Keep replies tight, personal, and solution-oriented. A two-line thank-you beat a wall of text. When you fix something, mention the change in your answer. Shoppers love seeing proof of action.
Policy Basics You Should Know
Vrbo’s review rules ban threats and offensive content. Reviews are for later guests and owners, not bargaining chips. Read the official review guidelines for wording rules and removal options.
Troubleshooting: When Reviews Don’t Show
If comments seem missing, walk through these checks.
| Scenario | Likely Cause | Fix |
|---|---|---|
| You can’t see the other party’s text | Double-blind window still open | Wait for both sides or 14 days to pass |
| No option to write feedback | Not past check-out or not eligible | Use the email link or the account form after check-out |
| A review looks edited | Automated moderation for policy rules | Check wording against guidelines and resubmit if asked |
| Owner app shows fewer items | Viewing a single listing filter | Clear filters or toggle listings |
| Traveler can’t find host rating | Some ratings aren’t public | Look under the reservation row in account pages |
How To Read Signals Inside Comments
A five-star average helps, but shoppers scan patterns. Mentions of cleanliness, sleep quality, and response time carry weight. A dated critique that’s fixed in a recent reply reads better than silence. If a rare rant lands, keep your answer brief and factual, then move on.
Ethics: Keep Feedback Clean
No swaps or pay-for-praise. The rules forbid extortion and retaliatory posts. If you believe a post breaks policy, contact support and reference the guidelines. Don’t argue in public threads.
Templates You Can Adapt
Owner Reply To A Glowing Comment
“Thanks, Maya. Delighted the deck view and blackout shades worked out. We’d host you again anytime.”
Owner Reply To A Fair Critique
“Thanks for flagging the grill starter. We swapped it for a new unit and added spare lighters. Safe travels.”
Traveler Review After A Great Stay
“Spotless, accurate photos, and fast replies. Walkable to coffee. We’d book again.”
Traveler Review After A Mixed Stay
“Lovely bay view. AC ran cool, wifi dipped once. Host shared a backup network. Worked fine after.”
Security And Privacy Notes
Never post door codes, personal phone numbers, or payment details in a public reply. Keep those in the inbox thread. Keep photos free of IDs or faces unless you have permission.
Owner-Only Details Worth Knowing
Guest ratings help screen new requests. They are tied to past trips and usually sit inside reservation details. They inform decisions but aren’t shown on public listing pages. When you rate a traveler, stick to observable facts: response time, care for the space, rule adherence. Keep it professional and avoid snark.
When a problem needs a fix beyond a reply, log it as a task. Replace worn items, update guides, and refresh photos where comments point to gaps. Fresh photos plus a steady stream of recent five-star posts can help drive more views and conversions.

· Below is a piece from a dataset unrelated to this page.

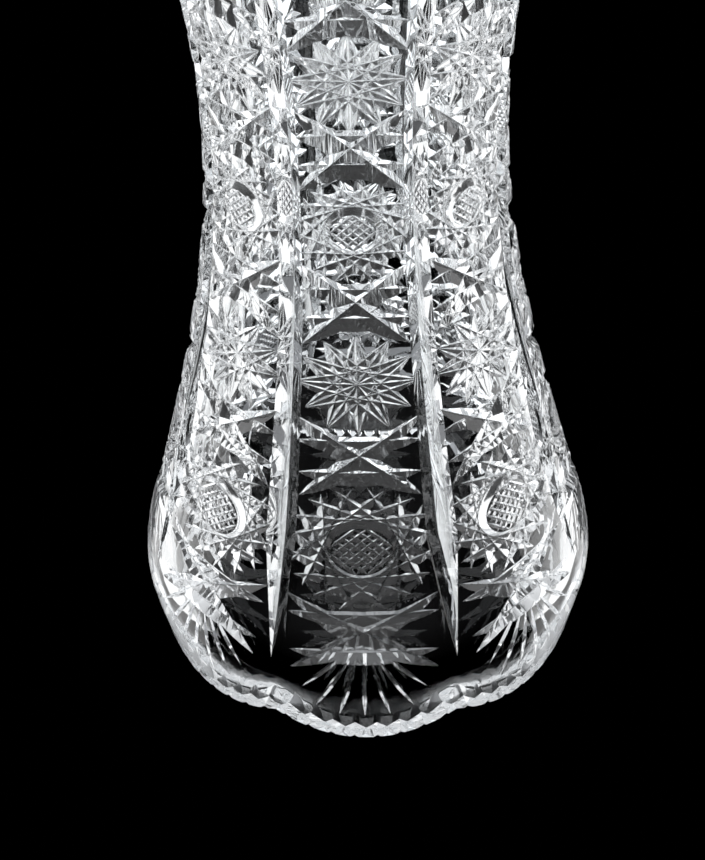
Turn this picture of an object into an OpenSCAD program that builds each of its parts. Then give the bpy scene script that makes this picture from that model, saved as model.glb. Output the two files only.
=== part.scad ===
// Cut crystal vase: one waisted blank of lead crystal with its cutting.
// It stands on its base with the saw-toothed mouth up. Origin: centre of the base's underside.

/* [Blank] */
// Height from the base to the top of the rim
height = 300; // [280:5:320]
// Outer radius at the rim
rim_r = 60; // [58:0.5:62]
// Outer radius at the shoulder, the widest place, just under the rim
shoulder_r = 61; // [59:0.5:63]
// Outer radius at the waist, the narrowest place
waist_r = 32.5; // [31:0.5:35]
// Outer radius at the foot
foot_r = 46; // [43:0.5:49]
// Thickness of the wall
wall = 7.5; // [7:0.25:8.5]
// Thickness of the bottom
bottom = 14; // [12:0.5:18]

/* [Rim] */
// Number of cut panels round the vase, with one scallop of the rim over each
panels = 8; // [7:1:9]
// Saw teeth in one scallop
teeth = 8; // [6:1:9]
// Drop of the rim from the middle of a scallop to where two scallops meet
scallop_drop = 6; // [4:0.5:8]
// Depth of a saw-tooth notch at the outer edge of the rim
notch_out = 1.4; // [1:0.1:2]
// Depth of a saw-tooth notch at the inner edge of the rim
notch_in = 3.8; // [3:0.1:4.5]

/* [Cutting] */
// Width of the long mitre flutes between panels, as a share of a panel
flute_share = 0.2; // [0.16:0.01:0.22]
// Slope of a flute's two facets
flute_slope = 35; // [30:1:40]
// Depth of the crossed mitres in the middle of a panel
cross_depth = 2.5; // [1.8:0.1:2.8]
// Depth of the two level mitres beside each crossing
level_depth = 2; // [1.4:0.1:2.3]
// Half of the angle of a mitre wheel's edge
wheel_angle = 50; // [45:1:55]
// Number of rays in the star under the base
star_rays = 16; // [8:4:16]
// Depth of those rays
star_depth = 2; // [1.5:0.25:2.25]

/* [Hidden] */
$fn = 64;
turn = 360 / panels;

// Outer outline as [share of the height, radius], from the foot to the rim
stations = [
    [0, foot_r],
    [0.04, foot_r - 0.4],
    [0.2, waist_r + 8.2],
    [0.333, waist_r + 4.6],
    [0.483, waist_r],
    [0.6, waist_r + 2.2],
    [0.733, waist_r + 10.6],
    [0.85, waist_r + 20.5],
    [0.94, shoulder_r],
    [1, rim_r]
];
last = len(stations) - 1;

// Where the mitres of a panel cross, as [share of the height, slope of the mitres]
crossings = [
    [0.153, 35],
    [0.277, 36],
    [0.397, 38],
    [0.496, 38],
    [0.609, 38],
    [0.73, 35],
    [0.882, 29]
];

// Slope of the outline at station i, from its neighbours
function lean(i) =
    let(a = stations[max(i - 1, 0)], b = stations[min(i + 1, last)])
    (b[1] - a[1]) / (b[0] - a[0]);

// Radius a share t of the way from station i to the next, on a smooth cubic
function blend(i, t) =
    let(a = stations[i], b = stations[i + 1], w = b[0] - a[0])
    a[1] * (2 * t ^ 3 - 3 * t ^ 2 + 1) + b[1] * (3 * t ^ 2 - 2 * t ^ 3)
    + w * (lean(i) * (t ^ 3 - 2 * t ^ 2 + t) + lean(i + 1) * (t ^ 3 - t ^ 2));

function seek(s, i = 0) = i >= last - 1 || s < stations[i + 1][0] ? i : seek(s, i + 1);

// Outer radius at height z, and how far the surface leans out from upright there
function radius(z) =
    let(s = z / height, i = seek(s))
    blend(i, (s - stations[i][0]) / (stations[i + 1][0] - stations[i][0]));
function flare(z) = atan((radius(z + 1) - radius(z - 1)) / 2);

// Outlines of the blank outside and inside, a ring every ring_gap up the wall
ring_gap = 10;
floor_round = 8;
outer = [for (z = [0 : ring_gap : height]) [radius(z), z]];
inner = [for (p = outer) if (p[1] >= bottom + floor_round) [p[0] - wall, p[1]]];

// The plain blank, before it is cut
module blank() {
    difference() {
        rotate_extrude() polygon(concat([[0, 0]], outer, [[0, height]]));
        rotate_extrude()
            polygon(concat(
                [[0, bottom], [inner[0][0] - floor_round, bottom]],
                inner,
                [[rim_r - wall, height + 1], [0, height + 1]]
            ));
    }
}

// Straight V-shaped cut along X, its bottom edge through the origin, open towards -Y
module v_bar(length, half_angle, tall) {
    w = tall * tan(half_angle);
    rotate([0, 90, 0])
        linear_extrude(height = length, center = true)
            polygon([[0, 0], [-w, -tall], [w, -tall]]);
}

// What is ground away between the middles of two neighbouring scallops
module scallop_gap() {
    half = rim_r * sin(turn / 2);
    steps = 5;
    low = [for (i = [-steps : steps]) [0.9 * half * i / steps, -scallop_drop * (1 - 0.9 * abs(i) / steps) ^ 2]];
    translate([0, 0, height])
        rotate([90, 0, 0])
            linear_extrude(height = 2 * rim_r)
                polygon(concat(low, [[0.9 * half, 5], [-0.9 * half, 5]]));
}

// One saw-tooth notch across the rim's thickness, deeper inside; across runs from -1 to 1 over a scallop
module rim_notch(across) {
    pitch = rim_r * turn * PI / 180 / teeth;
    half_angle = 42;
    drop = scallop_drop * abs(across) ^ 2;
    dip = atan((notch_in - notch_out) / wall);
    translate([0, -rim_r, height - drop - notch_out])
        rotate([dip, 0, 0])
            rotate([-90, 0, 90])
                v_bar(6 * pitch, half_angle, pitch);
}

// One side of a flute: all that lies outside a facet that slopes by flute_slope across the groove
module flute_side(slope) {
    low = 0.05 * height;
    high = 0.913 * height;
    taper = 0.11 * height;
    rings = 14;
    function depth(z) =
        let(ends = min(1, (z - low) / taper, (high - z) / taper))
        ends * flute_share * radius(z) * turn * PI / 360 * tan(flute_slope);
    edge = [
        for (i = [0 : rings])
            let(z = low - 4 + (high - low + 8) * i / rings)
            [-(radius(z) - depth(z)) * cos(slope), z]
    ];
    rotate([0, 0, -slope])
        rotate([90, 0, 90])
            linear_extrude(height = rim_r, center = true)
                polygon(concat(edge, [[-2 * rim_r, edge[rings][1]], [-2 * rim_r, edge[0][1]]]));
}

// Long V-shaped flute up the join of two panels, tapering to a point near the rim and the foot
module flute() {
    intersection() {
        flute_side(flute_slope);
        flute_side(-flute_slope);
    }
}

// Straight mitre on the middle of a panel at height z, turned by tilt from level
module mitre(z, tilt, depth) {
    span = 0.84 * radius(z) * turn * PI / 180 / cos(tilt);
    translate([0, -radius(z), z])
        rotate([flare(z), 0, 0])
            translate([0, depth, 0])
                rotate([0, tilt, 0])
                    v_bar(span, wheel_angle, 1.2 * depth);
}

// Two crossed mitres, with a level one above and below them
module crossing(z, slope) {
    gap = 0.12 * radius(z) * turn * PI / 180;
    for (side = [-1, 1]) {
        mitre(z, side * slope, cross_depth);
        mitre(z + side * gap, 0, level_depth);
    }
}

// Star of rays cut into the base round a plain middle
module base_star() {
    inside = 0.2 * foot_r;
    outside = 0.8 * foot_r;
    for (i = [0 : star_rays - 1])
        rotate([0, 0, 360 * i / star_rays])
            translate([(inside + outside) / 2, 0, star_depth])
                rotate([90, 0, 0])
                    v_bar(outside - inside, 35, 1.4 * star_depth);
}

module vase() {
    color([0.86, 0.9, 0.93, 0.5])
        difference() {
            blank();
            for (i = [0 : panels - 1]) {
                rotate([0, 0, turn * (i + 0.5)]) {
                    scallop_gap();
                    flute();
                }
                rotate([0, 0, turn * i])
                    for (c = crossings) crossing(c[0] * height, c[1]);
                for (k = [0.5 : teeth - 0.5])
                    rotate([0, 0, turn * (i + k / teeth - 0.5)])
                        rim_notch(2 * k / teeth - 1);
            }
            base_star();
        }
}

vase();
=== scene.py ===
"""Cut crystal vase: the blank, the wheel cutting and the studio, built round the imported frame."""
import math

import bpy
from mathutils import Matrix, Vector


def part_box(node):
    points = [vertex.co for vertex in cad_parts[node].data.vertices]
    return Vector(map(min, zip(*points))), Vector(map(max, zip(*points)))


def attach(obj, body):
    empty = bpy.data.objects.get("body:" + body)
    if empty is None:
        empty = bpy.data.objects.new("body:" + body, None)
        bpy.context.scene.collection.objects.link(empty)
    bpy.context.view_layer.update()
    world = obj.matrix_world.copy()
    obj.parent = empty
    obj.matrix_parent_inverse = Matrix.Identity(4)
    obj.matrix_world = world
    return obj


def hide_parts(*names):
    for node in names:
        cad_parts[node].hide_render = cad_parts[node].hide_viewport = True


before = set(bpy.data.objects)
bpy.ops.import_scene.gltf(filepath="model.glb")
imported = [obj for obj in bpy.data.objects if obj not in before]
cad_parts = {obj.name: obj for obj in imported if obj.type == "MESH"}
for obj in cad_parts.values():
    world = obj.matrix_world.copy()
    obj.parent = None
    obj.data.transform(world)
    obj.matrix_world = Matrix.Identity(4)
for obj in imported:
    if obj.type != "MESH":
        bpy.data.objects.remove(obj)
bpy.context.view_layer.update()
VASE_LOW, VASE_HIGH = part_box("vase")

bl_info = {
    "name": "Cut Crystal Vase",
    "version": (1, 0, 0),
    "blender": (4, 5, 0),
    "location": "3D View > Sidebar > Vase",
    "description": "A waisted vase of lead crystal with wheel-cut panels",
    "category": "Add Mesh",
}

MM = 0.001
SEGMENTS_PER_PANEL = 16
RING_GAP = 4 * MM
RUN_OUT = 0.06 * MM        # how far past the surface a cut is carried, so that it runs out cleanly
FULL_STAR = 17 * MM        # reach of a star that takes the full depth of cut
BUTTON_SHARE = 0.454       # radius of a star's button as a share of the star's reach
HATCH_SHARE = 0.27         # depth of a hatch line as a share of its spacing
BASE_RAYS = 24
SHARP = math.radians(18)   # edges of the cutting sharper than this aren't smoothed


# Properties ---------------------------------------------------------------------------------


class VASE_PG_blank(bpy.types.PropertyGroup):
    """Sizes of the blank before it is cut."""

    rim: bpy.props.FloatProperty(
        name="Rim", description="Outer radius at the rim", default=60 * MM, unit="LENGTH")
    shoulder: bpy.props.FloatProperty(
        name="Shoulder", description="Outer radius just under the rim", default=61 * MM, unit="LENGTH")
    waist: bpy.props.FloatProperty(
        name="Waist", description="Outer radius at the narrowest place", default=32.5 * MM, unit="LENGTH")
    foot: bpy.props.FloatProperty(
        name="Foot", description="Outer radius at the base", default=46 * MM, unit="LENGTH")
    wall: bpy.props.FloatProperty(
        name="Wall", description="Thickness of the wall", default=7.5 * MM, unit="LENGTH")
    bottom: bpy.props.FloatProperty(
        name="Bottom", description="Thickness of the bottom", default=14 * MM, unit="LENGTH")
    scallop: bpy.props.FloatProperty(
        name="Scallop", description="Drop of the rim where two scallops meet",
        default=6 * MM, unit="LENGTH")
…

Traveler-Only Details Worth Knowing
A clear profile with a real photo and a record of polite stays helps owners say yes. Keep messages prompt and friendly. If a host rating seems unfair, read the wording first. Many concerns melt away once you see the full context. If you still disagree, you can raise a case through support while staying within policy wording.

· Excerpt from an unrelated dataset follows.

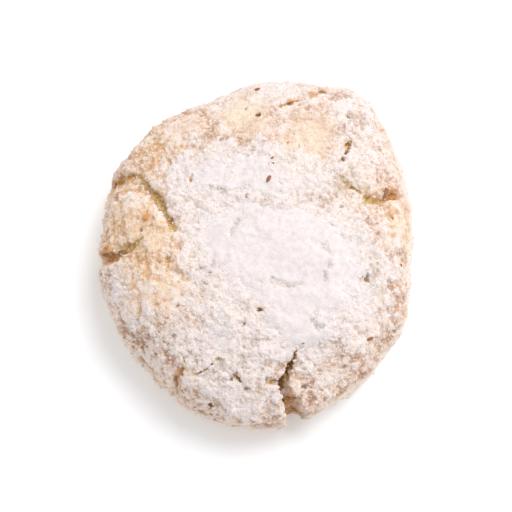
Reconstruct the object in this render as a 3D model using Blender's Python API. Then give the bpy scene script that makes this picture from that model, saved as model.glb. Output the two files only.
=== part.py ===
"""Crackled almond cookie that lies flat on its base: one baked solid, in metres, +Z up.

The origin is the middle of the flat base and +Y runs along the longer side. The crust is drawn
on the unrolled top: a spot's distance from the top's middle is measured along the surface, so
the same plan carries on over the shoulder and down the side.
"""

import math

import bpy
import numpy as np
from mathutils import Vector, noise

# Driving dimensions, in millimetres
WIDTH = 57.0
LENGTH = 66.0
HEIGHT = 21.0
RING_HEIGHT = 6.5  # height at which the side is widest
RING_RADIUS = 28.8  # of the plain round cookie, before its rim swells
TUCK = 4.0  # how far the side draws in from the ring to the base
SQUARENESS = 2.5  # of the crown's section: 2 is an ellipse, more is flatter on top

# Rim: direction in degrees from +X, how far it swells, and over how many degrees
SWELLS = (
    (36, 3.1, 13),
    (57, 4.4, 11),
    (80, 2.8, 11),
    (112, -0.9, 13),
    (145, 0.5, 12),
    (166, -1.2, 10),
    (272, 3.7, 23),
    (320, 2.3, 17),
)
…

To build a helpful history, post balanced feedback after each trip. List two or three specific wins, then any small fixes that would have made things smoother. Hosts read and act on level-headed notes.

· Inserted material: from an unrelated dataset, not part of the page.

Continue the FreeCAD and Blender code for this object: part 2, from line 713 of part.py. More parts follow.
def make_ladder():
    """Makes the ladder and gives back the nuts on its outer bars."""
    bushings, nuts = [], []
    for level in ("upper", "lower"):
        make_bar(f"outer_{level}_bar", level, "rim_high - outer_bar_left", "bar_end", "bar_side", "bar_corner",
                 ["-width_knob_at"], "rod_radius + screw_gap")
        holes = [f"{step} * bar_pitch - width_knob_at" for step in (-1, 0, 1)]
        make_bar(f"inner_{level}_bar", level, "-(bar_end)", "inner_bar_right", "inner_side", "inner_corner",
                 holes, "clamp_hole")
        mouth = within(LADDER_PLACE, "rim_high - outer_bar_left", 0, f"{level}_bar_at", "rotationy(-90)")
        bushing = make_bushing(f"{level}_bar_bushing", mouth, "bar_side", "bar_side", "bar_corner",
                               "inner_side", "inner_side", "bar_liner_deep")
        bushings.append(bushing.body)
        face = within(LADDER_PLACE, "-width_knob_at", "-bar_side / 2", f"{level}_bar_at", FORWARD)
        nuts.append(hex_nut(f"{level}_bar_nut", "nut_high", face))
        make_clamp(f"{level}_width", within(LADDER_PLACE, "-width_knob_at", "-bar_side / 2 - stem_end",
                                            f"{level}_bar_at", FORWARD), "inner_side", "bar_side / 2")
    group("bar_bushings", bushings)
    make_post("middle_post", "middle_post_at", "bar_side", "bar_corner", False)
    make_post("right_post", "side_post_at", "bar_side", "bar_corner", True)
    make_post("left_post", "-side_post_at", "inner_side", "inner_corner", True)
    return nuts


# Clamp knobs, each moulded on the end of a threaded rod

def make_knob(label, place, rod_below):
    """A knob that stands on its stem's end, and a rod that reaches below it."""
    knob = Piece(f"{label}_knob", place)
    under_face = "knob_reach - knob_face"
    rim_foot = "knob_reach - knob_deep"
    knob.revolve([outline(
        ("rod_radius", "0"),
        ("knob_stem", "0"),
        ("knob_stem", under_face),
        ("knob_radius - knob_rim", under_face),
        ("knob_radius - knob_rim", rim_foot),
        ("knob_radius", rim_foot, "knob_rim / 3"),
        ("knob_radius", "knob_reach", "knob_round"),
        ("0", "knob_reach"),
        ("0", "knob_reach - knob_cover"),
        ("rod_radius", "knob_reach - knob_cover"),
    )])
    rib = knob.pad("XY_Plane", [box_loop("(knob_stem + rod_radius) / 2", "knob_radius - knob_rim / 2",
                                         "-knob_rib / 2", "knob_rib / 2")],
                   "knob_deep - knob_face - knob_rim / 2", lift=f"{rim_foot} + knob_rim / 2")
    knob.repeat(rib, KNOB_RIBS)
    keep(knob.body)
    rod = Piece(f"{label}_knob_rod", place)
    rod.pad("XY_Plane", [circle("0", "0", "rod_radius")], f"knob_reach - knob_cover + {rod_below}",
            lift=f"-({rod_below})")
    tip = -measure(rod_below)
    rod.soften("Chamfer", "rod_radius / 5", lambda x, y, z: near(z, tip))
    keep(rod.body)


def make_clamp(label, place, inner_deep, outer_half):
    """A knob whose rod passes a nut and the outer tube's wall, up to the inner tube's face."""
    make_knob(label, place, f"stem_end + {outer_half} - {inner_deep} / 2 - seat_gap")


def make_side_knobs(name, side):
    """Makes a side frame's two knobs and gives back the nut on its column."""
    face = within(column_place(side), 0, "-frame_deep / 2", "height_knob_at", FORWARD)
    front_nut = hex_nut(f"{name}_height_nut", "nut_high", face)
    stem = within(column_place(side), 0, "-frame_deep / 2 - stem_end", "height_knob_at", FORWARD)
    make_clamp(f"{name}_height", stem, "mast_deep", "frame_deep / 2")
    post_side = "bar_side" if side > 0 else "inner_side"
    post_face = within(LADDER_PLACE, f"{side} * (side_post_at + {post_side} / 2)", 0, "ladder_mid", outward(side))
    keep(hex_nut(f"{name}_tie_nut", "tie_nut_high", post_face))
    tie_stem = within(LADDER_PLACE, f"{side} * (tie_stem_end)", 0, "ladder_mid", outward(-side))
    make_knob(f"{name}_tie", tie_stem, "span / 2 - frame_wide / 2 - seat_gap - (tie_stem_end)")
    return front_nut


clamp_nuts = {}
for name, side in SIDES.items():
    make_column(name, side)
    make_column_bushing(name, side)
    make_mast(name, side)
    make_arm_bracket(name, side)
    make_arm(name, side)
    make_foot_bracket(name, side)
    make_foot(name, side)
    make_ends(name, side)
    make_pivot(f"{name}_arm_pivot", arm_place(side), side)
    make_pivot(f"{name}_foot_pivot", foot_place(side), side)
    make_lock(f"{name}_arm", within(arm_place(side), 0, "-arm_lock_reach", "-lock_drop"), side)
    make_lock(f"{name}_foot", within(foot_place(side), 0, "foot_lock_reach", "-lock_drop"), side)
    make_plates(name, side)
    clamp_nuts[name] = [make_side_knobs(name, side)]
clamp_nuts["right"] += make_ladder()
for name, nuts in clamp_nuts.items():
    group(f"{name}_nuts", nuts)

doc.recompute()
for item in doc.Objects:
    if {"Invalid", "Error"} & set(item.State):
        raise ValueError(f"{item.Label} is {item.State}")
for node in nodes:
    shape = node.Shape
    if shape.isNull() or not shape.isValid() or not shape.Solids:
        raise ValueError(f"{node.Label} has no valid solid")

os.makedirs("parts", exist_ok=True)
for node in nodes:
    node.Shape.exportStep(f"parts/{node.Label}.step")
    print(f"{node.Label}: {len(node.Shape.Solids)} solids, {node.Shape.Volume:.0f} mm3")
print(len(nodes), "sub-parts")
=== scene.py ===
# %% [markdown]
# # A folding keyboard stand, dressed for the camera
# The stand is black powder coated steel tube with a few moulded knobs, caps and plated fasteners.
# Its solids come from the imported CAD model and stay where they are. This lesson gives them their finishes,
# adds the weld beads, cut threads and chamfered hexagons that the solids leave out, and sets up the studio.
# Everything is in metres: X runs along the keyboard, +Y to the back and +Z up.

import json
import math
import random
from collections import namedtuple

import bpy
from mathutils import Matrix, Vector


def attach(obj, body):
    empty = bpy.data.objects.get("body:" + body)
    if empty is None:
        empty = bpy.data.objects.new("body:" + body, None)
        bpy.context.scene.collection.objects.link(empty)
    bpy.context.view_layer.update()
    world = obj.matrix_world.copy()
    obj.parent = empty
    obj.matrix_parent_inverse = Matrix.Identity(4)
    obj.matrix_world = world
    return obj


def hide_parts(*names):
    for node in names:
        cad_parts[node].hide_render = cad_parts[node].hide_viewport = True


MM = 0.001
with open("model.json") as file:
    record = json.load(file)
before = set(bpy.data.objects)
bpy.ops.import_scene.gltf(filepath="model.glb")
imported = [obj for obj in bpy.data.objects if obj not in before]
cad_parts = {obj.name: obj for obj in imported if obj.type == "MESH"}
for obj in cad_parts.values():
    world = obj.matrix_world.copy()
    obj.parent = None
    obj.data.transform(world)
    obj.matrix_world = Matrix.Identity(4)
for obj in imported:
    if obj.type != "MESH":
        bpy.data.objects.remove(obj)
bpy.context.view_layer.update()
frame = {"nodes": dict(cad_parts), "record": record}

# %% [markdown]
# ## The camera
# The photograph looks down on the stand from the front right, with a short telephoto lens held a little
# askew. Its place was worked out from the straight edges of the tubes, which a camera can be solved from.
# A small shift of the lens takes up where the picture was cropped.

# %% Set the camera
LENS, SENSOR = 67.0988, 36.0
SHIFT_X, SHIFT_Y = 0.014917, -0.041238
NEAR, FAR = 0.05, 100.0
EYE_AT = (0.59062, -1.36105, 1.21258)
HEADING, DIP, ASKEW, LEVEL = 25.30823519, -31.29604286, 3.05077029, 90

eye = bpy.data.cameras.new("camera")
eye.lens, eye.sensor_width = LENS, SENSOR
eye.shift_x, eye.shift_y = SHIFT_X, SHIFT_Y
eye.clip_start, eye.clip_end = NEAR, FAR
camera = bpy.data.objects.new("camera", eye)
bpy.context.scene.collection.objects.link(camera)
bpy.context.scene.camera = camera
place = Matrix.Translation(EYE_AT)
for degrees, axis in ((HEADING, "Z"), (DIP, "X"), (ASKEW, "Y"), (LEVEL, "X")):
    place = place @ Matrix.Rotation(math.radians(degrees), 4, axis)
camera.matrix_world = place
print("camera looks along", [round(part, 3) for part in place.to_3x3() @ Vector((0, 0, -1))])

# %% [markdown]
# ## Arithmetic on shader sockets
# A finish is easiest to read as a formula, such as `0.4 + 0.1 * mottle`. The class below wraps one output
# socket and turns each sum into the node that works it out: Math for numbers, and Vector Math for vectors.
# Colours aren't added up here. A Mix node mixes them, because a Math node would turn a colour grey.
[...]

Requesting And Encouraging Feedback Ethically
Timing and tone matter. A same-day note with check-out steps and a simple review link gets more clicks than a late blast. Keep the ask light and grateful. Never offer perks for stars. You can share how reviews help staff plan upgrades and help other guests book with confidence.
- Send a departure message with thanks and the review link.
- Remind guests once more near the end of the 14-day window.
- Share one sentence on what you improved based on past feedback.
Screenshots And Records
Keep a folder for standout posts. Capture the review, your reply, and the fix you shipped. A light archive helps when a later shopper asks about a past note. It also helps staff roll over tasks during busy seasons.
Where Reviews Appear Publicly
Shoppers mainly see two things: the star average and the written comments pinned near the top of a listing. Most visitors skim the newest five to ten posts and then jump to photos. That means fresh, specific replies near the top carry the most weight. Keep a calm, human voice. Avoid canned lines that read like templates.
Your public reply appears under the guest’s text and stays tied to that stay. If you’ve fixed a pain point, say so in one sentence. “New blackout drapes in the main bedroom” or “Added a spare HDMI cable at the TV” tells a clear story. Small fixes like hooks by the entry or extra towels near the hot tub earn grateful mentions later.
Metrics And Benchmarks Owners Track
A steady stream of recent five-star posts signals a healthy operation. Many owners aim for a 4.8+ average across the last 12 months and at least one new comment per month per active listing. Response time also shapes buyer trust. Replies inside an hour during the day feel attentive, and same-day solutions to mid-stay issues prevent negative posts.
Set a simple cadence: review new posts weekly, file any tasks, and close the loop. If a theme repeats three times across a quarter, ship a fix. Then circle back in your next reply to show the change. Over time, this loop builds a visible record without opening extra tabs.
Clear Next Steps
Owners: sign in, open the dashboard, and hit Reviews to read, respond, and rate guests. Travelers: check the Reviews section in your account or app. If a post seems blocked, the 14-day window or moderation is the usual reason. The links above point to the official forms and rules so you can act with confidence.